Les universités transfrontalières – outil d’effacement des frontières à l’Est de l’Europe?

La chute des régimes communistes en Europe a ouvert des facilités de coopérations transfrontalières universitaires qui restent toutefois confrontées à la présence de frontières au passé complexe et au nouveau tracé de celles de l’Union européenne élargie. Ces expériences illustrent autant le potentiel de liberté de circulation retrouvée dans la région que ses nouvelles limites.


Jour de cérémonie de remise des diplômes à l'Université européenne des sciences humaines de VilniusDepuis 1992, plusieurs universités à vocation transfrontalière ont été fondées dans les pays d’Europe centrale et orientale (PECO). Il s’agit notamment du Collegium Polonicum à Słubice, en Pologne, cofondé en 1992 par l’Université européenne Viadrina de Francfort-sur-l’Oder (Allemagne) et par l’Université Adam Mickiewicz de Poznań (Pologne). Un embryon d'université transfrontalière, fondé à Lublin en 2001 et dissous en 2011, le Collège européen des Universités polonaises et ukrainiennes, a été inspiré de cette première expérience et se voulait précurseur d’une université polono-ukrainienne. Enfin, une Université européenne des sciences humaines (EHU) fonctionnant à Minsk entre 1994 et sa fermeture en 2004, a été refondée à Vilnius la même année. Nous nous penchons ici sur ces trois variantes d’universités transfrontalières et sur les efforts qu’elles ont déployés en réponse aux défis spécifiques de la frontière sur laquelle elles se sont développées.

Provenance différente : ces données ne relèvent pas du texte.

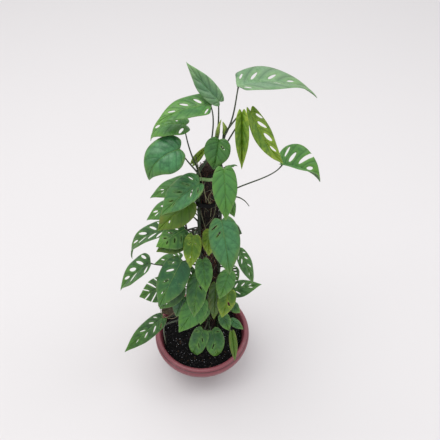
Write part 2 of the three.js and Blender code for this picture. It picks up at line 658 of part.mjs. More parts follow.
add('pot', makePot(), POT_PLASTIC)
add('soil', makeSoil(Object.values(STEMS)), SOIL_PEAT)
add('pole_core', makePoleCore(), STAKE)
add('pole_coir', makePoleCoir(), COIR)
add('pole_tie', makeTie(), TIE_GREEN)
for (const [name, path] of Object.entries(STEMS)) {
  const grown = [stemTube(path, STEM_RADIUS), ...LEAVES.filter((one) => one.stem === name).map(makePetiole)]
  if (name === 'left') grown.push(makeAerialRoot())
  grown.push(...LEAVES.filter((one) => one.stem === name && one.sunk).map(makeBlade))
  add(`stem_${name}`, toGeometry(fuse(grown)), STEM_GREEN)
}
for (const one of LEAVES.filter(({ sunk }) => !sunk)) add(one.name, makeBlade(one), LEAF_COLOURS[one.colour])

const plant = new THREE.Group()
plant.add(...meshes)
export default plant
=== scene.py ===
# %% [markdown]
# # A swiss cheese vine on its pole
#
# The plant is a climbing houseplant. Four shoots grow up a coir pole, and each leaf stands on its own
# stalk, heart-shaped and cut with long holes. The pot is a shallow plastic one with a rolled rim.
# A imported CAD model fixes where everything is. Here each piece gets the shape and finish that a
# flat-sided solid can't have. We load the model first, because every later piece is placed by it.

# %% Load the frame
import math

import bmesh
import bpy
import numpy as np
from mathutils import Matrix, Vector, noise


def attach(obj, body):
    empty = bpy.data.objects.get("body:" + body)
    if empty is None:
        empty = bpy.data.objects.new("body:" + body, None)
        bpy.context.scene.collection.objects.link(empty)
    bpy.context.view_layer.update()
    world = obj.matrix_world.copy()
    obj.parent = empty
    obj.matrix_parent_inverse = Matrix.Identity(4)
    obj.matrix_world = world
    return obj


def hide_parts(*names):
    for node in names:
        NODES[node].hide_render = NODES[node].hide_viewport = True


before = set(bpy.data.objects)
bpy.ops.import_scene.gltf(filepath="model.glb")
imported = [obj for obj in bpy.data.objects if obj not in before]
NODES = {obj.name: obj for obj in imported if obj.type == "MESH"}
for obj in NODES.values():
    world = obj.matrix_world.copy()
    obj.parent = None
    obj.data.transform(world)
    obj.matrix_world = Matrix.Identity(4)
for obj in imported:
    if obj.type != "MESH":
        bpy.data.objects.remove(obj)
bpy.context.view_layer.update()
MM = 0.001

# %% [markdown]
# ## The camera and the light
#
# The plant is seen from well above, so that the floor fills the view. A camera could be aimed with a
# constraint, but three numbers say it as well: where it stands, how far it looks down, and its lens.
# The light is a large soft box high overhead and a little to the left, a much weaker one on the right,
# and a pale sky that fills the shadows. A small lamp would put a hard bright spot on every leaf, while
# big lights give the wide, dull reflections that a waxy leaf shows.

# %% Camera
CAMERA_PLACE = Vector((0.050, -0.730, 1.450))
LOOK_DOWN = 49.2  # degrees under the horizon
LENS, SENSOR = 43.1, 36  # millimetres


def show(name, data):
    """A new object in the scene, with a camera, a lamp or a mesh in it."""
    made = bpy.data.objects.new(name, data)
    bpy.context.scene.collection.objects.link(made)
    return made


camera = show("camera", bpy.data.cameras.new("camera"))
camera.location = CAMERA_PLACE
camera.rotation_euler = (math.radians(90 - LOOK_DOWN), 0, 0)
camera.data.lens, camera.data.sensor_width = LENS, SENSOR
bpy.context.scene.camera = camera
print(f"camera {CAMERA_PLACE.z:.2f} m up, {LOOK_DOWN} degrees down, lens {LENS} mm")

# %% Lights
def soft_box(name, place, target, width, watts, colour):
    """A square area light that looks at a point."""
    light = bpy.data.lights.new(name, "AREA")
    light.size, light.energy, light.color = width, watts, colour
    lamp = show(name, light)
    lamp.location = place
    lamp.rotation_euler = (Vector(target) - Vector(place)).to_track_quat("-Z", "Y").to_euler()
    print(f"{name} light: {width} m wide, {watts} W")


POLE_UPPER_PART, PLANT_MIDDLE = (0, 0, 0.7), (0, 0, 0.5)
WARM, COOL = (1.0, 0.99, 0.97), (0.97, 0.98, 1.0)
soft_box("key", (-0.9, 0.1, 3.6), POLE_UPPER_PART, 2.4, 62, WARM)
soft_box("fill", (1.5, 0.2, 2.6), PLANT_MIDDLE, 1.0, 10, COOL)

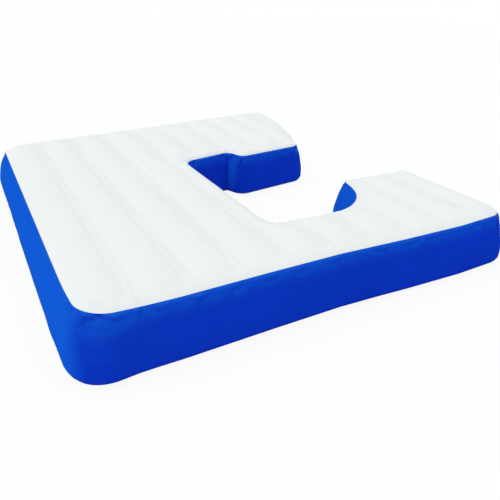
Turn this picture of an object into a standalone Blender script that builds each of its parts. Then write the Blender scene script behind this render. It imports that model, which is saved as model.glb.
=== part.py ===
# Inflatable landing pad: a flat C-shaped air cushion with a notch in its right side.
# White top skin over ten chambers, blue walls all round, and a sheet bottom skin.
# Weld strips hold the skins to upright baffles, which keep the two faces parallel.
# Metres, +Z up, +X along the front edge towards the notch side, +Y towards the back.

import math

import bmesh
import bpy
from mathutils import Matrix, Vector, geometry

# Plan, measured on the seam where the white skin meets the blue wall
FRONT_LENGTH = 2.970
BODY_WIDTH = 1.325
NEAR_ARM_DEPTH = 0.965
POCKET_SIDE_END = 1.940
LEFT_SIDE_DEPTH = 2.910
STEP_DROP = 0.165
FAR_END_BOW = 0.090
HOOK_LEAN = math.radians(12)
STEP_LEAN = math.radians(20)
POCKET_FAR_SLOPE = math.radians(13)
FAR_EDGE_SLOPE = math.radians(9)
BACK_SLOPE = math.radians(8.76)

# Shares of the arms' length beyond the body, then of the near arm's depth
NEAR_TIP_SHARE = 0.404
POCKET_FAR_SHARE = 0.289
FAR_EDGE_SHARE = 0.401
FRONT_RUN_SHARE = 0.5285

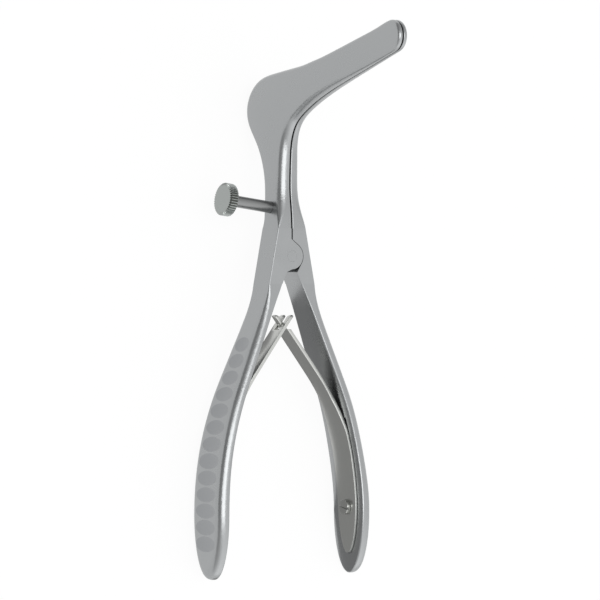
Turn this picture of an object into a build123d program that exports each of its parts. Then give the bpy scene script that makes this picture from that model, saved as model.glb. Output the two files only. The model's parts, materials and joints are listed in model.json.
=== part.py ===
from build123d import *
import math
import os

os.makedirs("parts", exist_ok=True)

# A nasal speculum of forged steel: two arms, each with a blade, a neck, half of the joint and a handle.
# The arms don't cross, so squeezed handles open the blades, and two leaf springs push them shut again.
# X points to the right arm, Y along the shank to the elbow, and Z to the front, where the blades point.
# Until it is laid on its back the pivot's axis is Z and the middle of the joint is the origin.

# Joint: the left arm is a fork of two lugs, and the right arm's tongue lies between them
JOINT_DEPTH = 8.5
PARTING = 0.4
JOINT_HALF_WIDTH = 6.35
JOINT_FLARE = 0.195
JOINT_TOP = 8.0
JOINT_FOOT = -8.0
LUG_RADIUS = 3.8
LUG_SHOULDER_ANGLE = 52.0
LUG_GAP = 0.15
CRESCENT_ANGLE = -30.0
TONGUE_THICKNESS = 3.5
TONGUE_RADIUS = 4.0
TONGUE_SIDE_GAP = 0.1
PIN_DIAMETER = 3.2
PIN_RUNNING_GAP = 0.05
PIN_SEAT_GAP = 0.02
EASED_EDGE = 0.25

# Handles: the inner face runs from the crotch over a knee and a straight to a long bow
CROTCH = (1.85, -4.6)
KNEE = (6.5, -15.3)
INNER_SLOPE = 22.5
BOW_RADIUS = 96.7
GRIP_START = -74.5
GRIP_END_LENGTH = 18.3
HANDLE_WALL = 3.1
HANDLE_END_WALL = 3.5
GRIP_GROWTH_START = -58.0
HANDLE_DEPTH = 15.2
DEPTH_GROWTH = 56.0
HANDLE_SETBACK = 1.35
END_SETBACK = 0.75
HANDLE_ROUND = 2.3
HANDLE_INNER_ROUND = 0.5
ROUND_GROWTH = 16.0

# Finger scallops ground across the outer face of each handle
SCALLOP_COUNT = 13
SCALLOP_START = -25.5
SCALLOP_PITCH = 4.75
SCALLOP_LENGTH = 4.5
SCALLOP_DEPTH = 0.4
SCALLOP_SPAN_SHARE = 0.95

# Neck, elbow and blade: front and back edge in side view, and how thick the steel is
FRONT_EDGE = ((18, 3.3), (27, 3.4), (33.5, 4.25), (37.8, 6.5), (41, 10.8), (44.6, 18.5), (50.2, 35.9))
BACK_EDGE = (
    (18, -5.7), (27.5, -7.6), (35.5, -12.5), (42.5, -16.6),
    (50.3, -12.5), (52.9, -4.5), (54.7, 12), (59.8, 35),
)
NECK_THICKNESS = 3.45
BLADE_THICKNESS = 1.6
BLADE_THINS_FROM = 0.5
ROOT_SHARE = 0.14
NECK_ROUND = 2.5
BLADE_ROUND = 0.95
NECK_CROWN = 80.0
EDGE_FLAT = 0.05
BLADE_CROWN = 40.0
TIP_HEIGHT = 9.0
TIP_CENTRE = (60.4, 54.9)
BLADE_RISE = 16.5
STATIONS = 21
GUTTER_START = 12
GUTTER_RAMP = 3
BLADE_RIM = 1.2
BLADE_WALL = 0.9
EDGE_ROUND = 0.25

# Set screw, square to the sloping outer side of the left neck
SCREW_HEIGHT = 13.7
SCREW_SETBACK = 1.3
SCREW_SLOPE = 7.5
SCREW_DIAMETER = 3.4
SCREW_GAP = 0.05
SCREW_TIP_ROUND = 0.6
SCREW_SHOW = 13.9
SCREW_HEAD_DIAMETER = 9.5
SCREW_HEAD_THICKNESS = 2.8
KNURL_TEETH = 40
KNURL_DEPTH = 0.38
KNURL_CHAMFER = 0.3

# Leaf springs, seated in shallow milled seats in the handles and hooked together by their tips
LEAF_THICKNESS = 1.0
LEAF_SEAT_DEPTH = 0.2
LEAF_SEAT_GAP = 0.25
LEAF_LEAN = 37.5
LEAF_CROSSING = -19.95
LEAF_TIP = -17.0
LEAF_END = -86.9
LEAF_END_LENGTH = 16.0
LEAF_SETBACK = 0.2
LEAF_SKEW = 1.5
LEAF_LEAVES_HANDLE = -57.0
LEAF_SEAT_TOP = -47.0
LEAF_WIDTH = 9.1
LEAF_NECK_WIDTH = 6.2
LEAF_TOP_WIDTH = 5.7
LEAF_TAPER_FOOT = -51.0
LEAF_TAPER_TOP = -41.0
TONGUE_WIDTH = 2.0
TONGUE_SHOULDER = -21.1
FORK_SLOT_WIDTH = 2.4
FORK_SLOT_FOOT = -21.3
PRONG_ROUND = 0.6

# Spring screws, slotted cheese heads that hold each leaf on its handle
CHEESE_PLACE = -73.4
CHEESE_DIAMETER = 4.4
CHEESE_HEIGHT = 1.25
CHEESE_SHANK = 2.4
CHEESE_REACH = 2.2
CHEESE_GAP = 0.05
CHEESE_ROUND = 0.3
CHEESE_SLOT_WIDTH = 0.7
CHEESE_SLOT_DEPTH = 0.6
CHEESE_SLOT_TURN = 20.0

half_gap = PARTING / 2
bow_centre_x = KNEE[0] + math.tan(math.radians(INNER_SLOPE)) * (
    KNEE[1] - GRIP_START - BOW_RADIUS * math.sin(math.radians(INNER_SLOPE))
) - BOW_RADIUS * math.cos(math.radians(INNER_SLOPE))
end_inner_x = bow_centre_x + BOW_RADIUS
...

L’élargissement de l’Union européenne: moteur des universités transfrontalières

La coopération interuniversitaire, après avoir offert une plateforme de dialogue Est-Ouest durant la Guerre froide, a renouvelé cette fonction en voulant contribuer à la transformation systémique politique et économique des PECO. Ainsi, tant dans l’optique d’un rapprochement bilatéral que de l'adhésion de la Pologne à l'UE, des universitaires allemands, polonais et d’autres pays occidentaux ont proposé en 1991 de (re)fonder l’Université Européenne de la Viadrina (EUV) sur la base d’une université francfortoise ayant existé de 1506 à 1811 et ayant accueilli des étudiants venus de Silésie, du Grand Duché de Lituanie, de Pologne, de Russie, etc. Dès 1992, avant même le début des enseignements, un partenariat a été signé avec l’Université Adam Mickiewicz, qui prévoyait la création d’une structure de recherche et d’enseignement commune: le Collegium Polonicum (CP), établi sur la rive polonaise de l’Oder.

Quelques années plus tard, avec l’ouverture des négociations d’adhésion de la Pologne à l’UE en 1997, le souci de ne pas trop distancier l’Ukraine a incité un groupe de professeurs et de journalistes polonais et ukrainiens engagés dans la réconciliation entre les deux pays à proposer la fondation d’une université polono-ukrainienne sur le modèle de l’EUV[1]. La première pierre de ce projet a été la création d’un Collège doctoral polono-ukrainien à Lublin, commun aux universités polonaises et ukrainiennes partenaires, à savoir l’Université catholique de Lublin (KUL), l’Université Marie Curie-Skłodowska (UMCS) et l’Institut pour l’Europe Centrale et Orientale (IEŚW) et, du côté ukrainien, l’Université Ivan Franko de Lviv, l’Académie Kievo-Mohylanska et l’Université Taras Chevtchenko de Kiev. La spécificité du Collège doctoral polono-ukrainien a été la formation de ses doctorants aux problématiques régionales et européennes, avec des cours sur l’histoire de la région, des cours de langues, des séminaires communs et des journées scientifiques, en parallèle du cursus classique de recherche.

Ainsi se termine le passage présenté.